En cet après-midi d’hiver, Karine Atoui, enseignante et passionnée de livres, se fraie un chemin entre les rayons consacrés à la littérature étrangère, au mystère, à la science-

fiction, à la poésie et à la critique littéraire. « Comme je n’ai pas beaucoup d’argent, je dois toujours être très attentive à mes choix. Je viens ici pour sortir un livre de l’étagère, examiner sa couverture, sentir ses pages, me promener entre ses lignes et imaginer les tempêtes à venir », explique cette lectrice à L’Orient Today.

Il y a quelques mois à peine, la librairie, véritable refuge pour Atoui et d’autres férus de lecture, a failli être emportée par la crise économique. Le pouvoir d’achat de nombreux Libanais ayant considérablement diminué, les livres, désormais « hors de portée », s’apparentent à un luxe. Au Liban, les dépenses relatives aux loisirs ont diminué, ce qui crée notamment de grand trous dans le bilan de la plupart des librairies. S’il est certain que le secteur du livre au Liban a subi un sérieux revers avec la crise économique, son ampleur reste encore floue.

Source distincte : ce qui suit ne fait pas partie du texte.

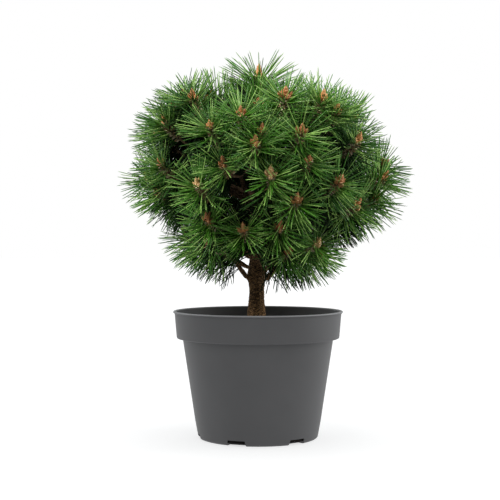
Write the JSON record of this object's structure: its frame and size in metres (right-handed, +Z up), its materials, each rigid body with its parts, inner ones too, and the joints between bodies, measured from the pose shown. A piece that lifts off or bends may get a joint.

« Avant la crise économique et la pandémie, nous surveillions les ventes avec attention, mais avec optimisme, nous préparions la vente de nouveaux livres et organisions des séances de lecture pour enfants ainsi que des signatures. Mais tout s’est arrêté en 2020, ce qui a eu un énorme impact sur nos ventes et nos revenus », indique à L’Orient Today Lana Halabi, qui a hérité de son père cette librairie fondée il y a 30 ans.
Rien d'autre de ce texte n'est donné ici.